[Stored items from a collection]
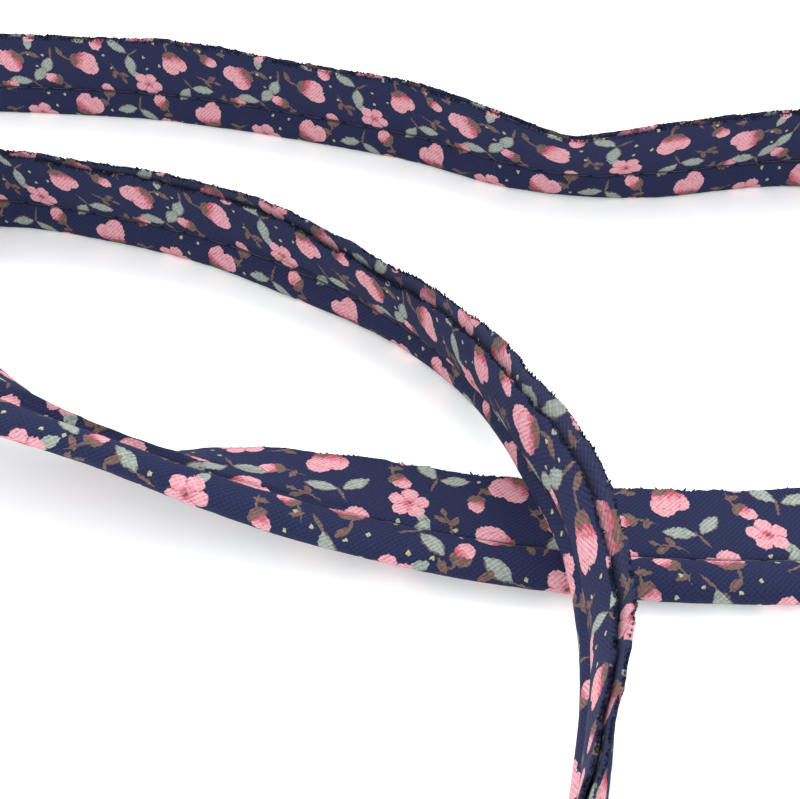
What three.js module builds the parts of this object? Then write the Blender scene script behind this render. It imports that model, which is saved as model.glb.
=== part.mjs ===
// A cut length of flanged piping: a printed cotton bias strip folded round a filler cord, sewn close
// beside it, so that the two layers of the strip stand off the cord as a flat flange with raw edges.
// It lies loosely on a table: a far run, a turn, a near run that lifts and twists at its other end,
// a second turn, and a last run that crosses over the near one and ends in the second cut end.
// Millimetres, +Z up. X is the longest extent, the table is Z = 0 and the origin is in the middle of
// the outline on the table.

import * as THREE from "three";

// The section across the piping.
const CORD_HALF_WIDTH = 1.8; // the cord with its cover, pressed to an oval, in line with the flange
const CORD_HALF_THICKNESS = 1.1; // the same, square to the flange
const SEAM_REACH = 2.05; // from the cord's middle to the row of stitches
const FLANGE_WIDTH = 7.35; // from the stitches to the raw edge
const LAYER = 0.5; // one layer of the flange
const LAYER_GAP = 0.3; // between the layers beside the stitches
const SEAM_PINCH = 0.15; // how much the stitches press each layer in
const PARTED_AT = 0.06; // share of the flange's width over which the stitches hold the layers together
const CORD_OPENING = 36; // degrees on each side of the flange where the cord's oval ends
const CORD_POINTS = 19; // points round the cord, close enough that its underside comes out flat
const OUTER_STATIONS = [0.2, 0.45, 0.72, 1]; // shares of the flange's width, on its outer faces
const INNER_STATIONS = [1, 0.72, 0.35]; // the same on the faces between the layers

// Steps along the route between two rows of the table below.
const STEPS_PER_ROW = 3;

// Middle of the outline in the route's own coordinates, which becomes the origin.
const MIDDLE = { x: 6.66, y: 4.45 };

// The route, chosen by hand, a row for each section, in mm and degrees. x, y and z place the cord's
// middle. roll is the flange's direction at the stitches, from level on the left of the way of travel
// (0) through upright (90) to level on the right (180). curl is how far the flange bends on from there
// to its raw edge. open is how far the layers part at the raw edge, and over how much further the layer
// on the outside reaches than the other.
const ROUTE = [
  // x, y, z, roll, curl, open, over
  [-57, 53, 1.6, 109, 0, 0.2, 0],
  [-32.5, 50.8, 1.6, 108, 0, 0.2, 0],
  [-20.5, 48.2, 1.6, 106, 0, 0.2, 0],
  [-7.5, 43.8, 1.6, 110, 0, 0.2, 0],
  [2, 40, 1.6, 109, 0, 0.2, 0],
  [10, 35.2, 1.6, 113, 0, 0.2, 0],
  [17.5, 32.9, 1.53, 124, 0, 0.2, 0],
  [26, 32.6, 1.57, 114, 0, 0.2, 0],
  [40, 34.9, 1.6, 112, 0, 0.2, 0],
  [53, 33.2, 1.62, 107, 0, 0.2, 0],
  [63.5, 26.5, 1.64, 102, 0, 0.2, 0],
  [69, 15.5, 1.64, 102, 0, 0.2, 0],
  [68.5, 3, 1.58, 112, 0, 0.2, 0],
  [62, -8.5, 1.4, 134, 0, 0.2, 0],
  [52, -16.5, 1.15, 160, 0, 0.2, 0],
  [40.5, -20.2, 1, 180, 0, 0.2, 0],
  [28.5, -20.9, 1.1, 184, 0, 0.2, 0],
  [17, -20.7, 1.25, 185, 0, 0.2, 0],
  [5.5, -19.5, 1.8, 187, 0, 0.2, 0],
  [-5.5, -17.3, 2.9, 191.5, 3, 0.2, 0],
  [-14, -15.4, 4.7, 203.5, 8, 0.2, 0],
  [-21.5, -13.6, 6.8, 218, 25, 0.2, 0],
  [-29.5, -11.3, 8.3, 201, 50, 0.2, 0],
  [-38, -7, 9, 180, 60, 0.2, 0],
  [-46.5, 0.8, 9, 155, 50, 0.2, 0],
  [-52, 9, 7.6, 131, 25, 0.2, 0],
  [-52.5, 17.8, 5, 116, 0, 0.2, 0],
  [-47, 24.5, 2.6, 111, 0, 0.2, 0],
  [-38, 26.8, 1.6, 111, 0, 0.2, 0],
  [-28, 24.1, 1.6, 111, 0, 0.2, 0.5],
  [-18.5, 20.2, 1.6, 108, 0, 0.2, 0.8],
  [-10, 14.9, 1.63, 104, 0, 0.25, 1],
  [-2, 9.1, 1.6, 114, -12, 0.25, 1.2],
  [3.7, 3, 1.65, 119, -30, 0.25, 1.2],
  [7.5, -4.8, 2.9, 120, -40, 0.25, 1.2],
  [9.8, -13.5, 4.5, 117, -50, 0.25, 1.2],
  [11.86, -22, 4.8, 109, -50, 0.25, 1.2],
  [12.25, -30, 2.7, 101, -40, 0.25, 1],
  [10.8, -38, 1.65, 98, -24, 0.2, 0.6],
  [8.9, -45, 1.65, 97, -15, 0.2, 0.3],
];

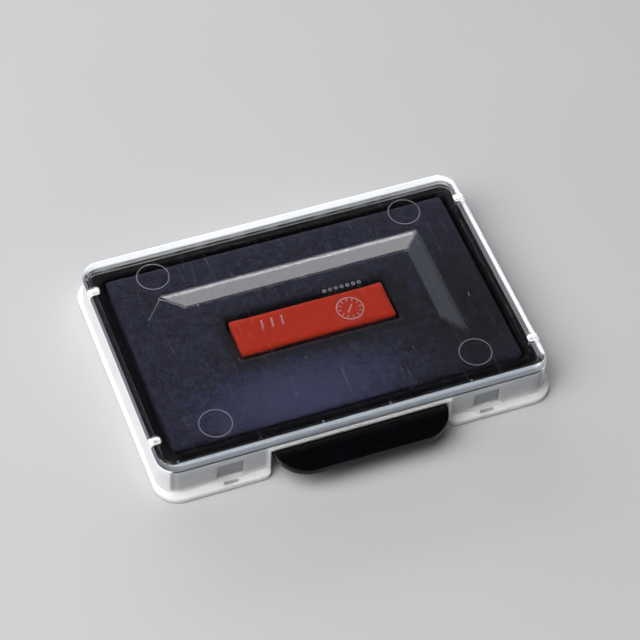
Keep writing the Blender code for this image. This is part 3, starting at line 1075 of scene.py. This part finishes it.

§ **What needs to be done**
Each line of the listing should be echoed back exactly.

§ **Full solution**
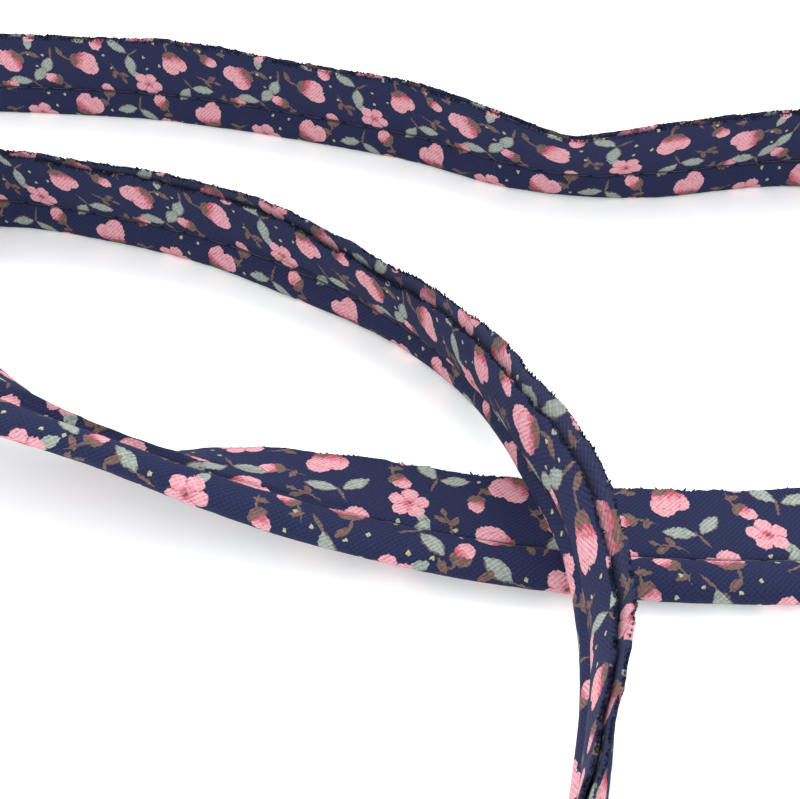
What three.js module builds the parts of this object? Then write the Blender scene script behind this render. It imports that model, which is saved as model.glb.
=== part.mjs ===
// A cut length of flanged piping: a printed cotton bias strip folded round a filler cord, sewn close
// beside it, so that the two layers of the strip stand off the cord as a flat flange with raw edges.
// It lies loosely on a table: a far run, a turn, a near run that lifts and twists at its other end,
// a second turn, and a last run that crosses over the near one and ends in the second cut end.
// Millimetres, +Z up. X is the longest extent, the table is Z = 0 and the origin is in the middle of
// the outline on the table.

import * as THREE from "three";

// The section across the piping.
const CORD_HALF_WIDTH = 1.8; // the cord with its cover, pressed to an oval, in line with the flange
const CORD_HALF_THICKNESS = 1.1; // the same, square to the flange
const SEAM_REACH = 2.05; // from the cord's middle to the row of stitches
const FLANGE_WIDTH = 7.35; // from the stitches to the raw edge
const LAYER = 0.5; // one layer of the flange
const LAYER_GAP = 0.3; // between the layers beside the stitches
const SEAM_PINCH = 0.15; // how much the stitches press each layer in
const PARTED_AT = 0.06; // share of the flange's width over which the stitches hold the layers together
const CORD_OPENING = 36; // degrees on each side of the flange where the cord's oval ends
const CORD_POINTS = 19; // points round the cord, close enough that its underside comes out flat
const OUTER_STATIONS = [0.2, 0.45, 0.72, 1]; // shares of the flange's width, on its outer faces
const INNER_STATIONS = [1, 0.72, 0.35]; // the same on the faces between the layers

// Steps along the route between two rows of the table below.
const STEPS_PER_ROW = 3;

// Middle of the outline in the route's own coordinates, which becomes the origin.
const MIDDLE = { x: 6.66, y: 4.45 };

// The route, chosen by hand, a row for each section, in mm and degrees. x, y and z place the cord's
// middle. roll is the flange's direction at the stitches, from level on the left of the way of travel
// (0) through upright (90) to level on the right (180). curl is how far the flange bends on from there
// to its raw edge. open is how far the layers part at the raw edge, and over how much further the layer
// on the outside reaches than the other.
const ROUTE = [
  // x, y, z, roll, curl, open, over
  [-57, 53, 1.6, 109, 0, 0.2, 0],
  [-32.5, 50.8, 1.6, 108, 0, 0.2, 0],
  [-20.5, 48.2, 1.6, 106, 0, 0.2, 0],
  [-7.5, 43.8, 1.6, 110, 0, 0.2, 0],
  [2, 40, 1.6, 109, 0, 0.2, 0],
  [10, 35.2, 1.6, 113, 0, 0.2, 0],
  [17.5, 32.9, 1.53, 124, 0, 0.2, 0],
  [26, 32.6, 1.57, 114, 0, 0.2, 0],
  [40, 34.9, 1.6, 112, 0, 0.2, 0],
  [53, 33.2, 1.62, 107, 0, 0.2, 0],
  [63.5, 26.5, 1.64, 102, 0, 0.2, 0],
  [69, 15.5, 1.64, 102, 0, 0.2, 0],
  [68.5, 3, 1.58, 112, 0, 0.2, 0],
  [62, -8.5, 1.4, 134, 0, 0.2, 0],
  [52, -16.5, 1.15, 160, 0, 0.2, 0],
  [40.5, -20.2, 1, 180, 0, 0.2, 0],
  [28.5, -20.9, 1.1, 184, 0, 0.2, 0],
  [17, -20.7, 1.25, 185, 0, 0.2, 0],
  [5.5, -19.5, 1.8, 187, 0, 0.2, 0],
  [-5.5, -17.3, 2.9, 191.5, 3, 0.2, 0],
  [-14, -15.4, 4.7, 203.5, 8, 0.2, 0],
  [-21.5, -13.6, 6.8, 218, 25, 0.2, 0],
  [-29.5, -11.3, 8.3, 201, 50, 0.2, 0],
  [-38, -7, 9, 180, 60, 0.2, 0],
  [-46.5, 0.8, 9, 155, 50, 0.2, 0],
  [-52, 9, 7.6, 131, 25, 0.2, 0],
  [-52.5, 17.8, 5, 116, 0, 0.2, 0],
  [-47, 24.5, 2.6, 111, 0, 0.2, 0],
  [-38, 26.8, 1.6, 111, 0, 0.2, 0],
  [-28, 24.1, 1.6, 111, 0, 0.2, 0.5],
  [-18.5, 20.2, 1.6, 108, 0, 0.2, 0.8],
  [-10, 14.9, 1.63, 104, 0, 0.25, 1],
  [-2, 9.1, 1.6, 114, -12, 0.25, 1.2],
  [3.7, 3, 1.65, 119, -30, 0.25, 1.2],
  [7.5, -4.8, 2.9, 120, -40, 0.25, 1.2],
  [9.8, -13.5, 4.5, 117, -50, 0.25, 1.2],
  [11.86, -22, 4.8, 109, -50, 0.25, 1.2],
  [12.25, -30, 2.7, 101, -40, 0.25, 1],
  [10.8, -38, 1.65, 98, -24, 0.2, 0.6],
  [8.9, -45, 1.65, 97, -15, 0.2, 0.3],
];

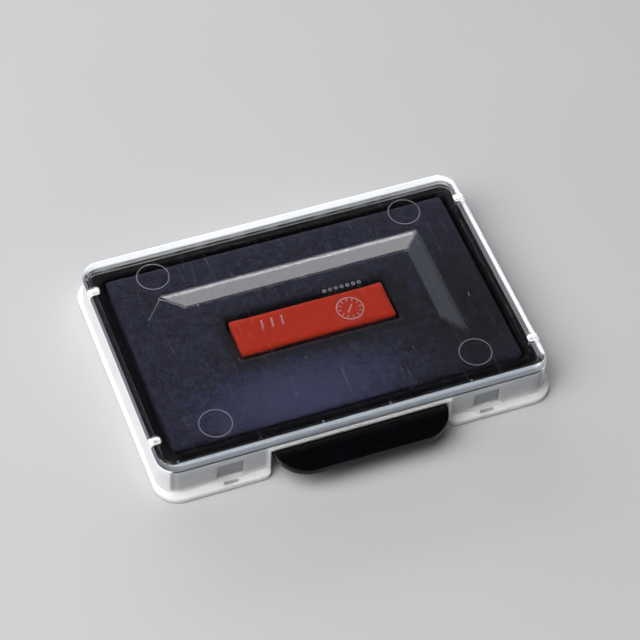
Keep writing the Blender code for this image. This is part 3, starting at line 1075 of scene.py. This part finishes it.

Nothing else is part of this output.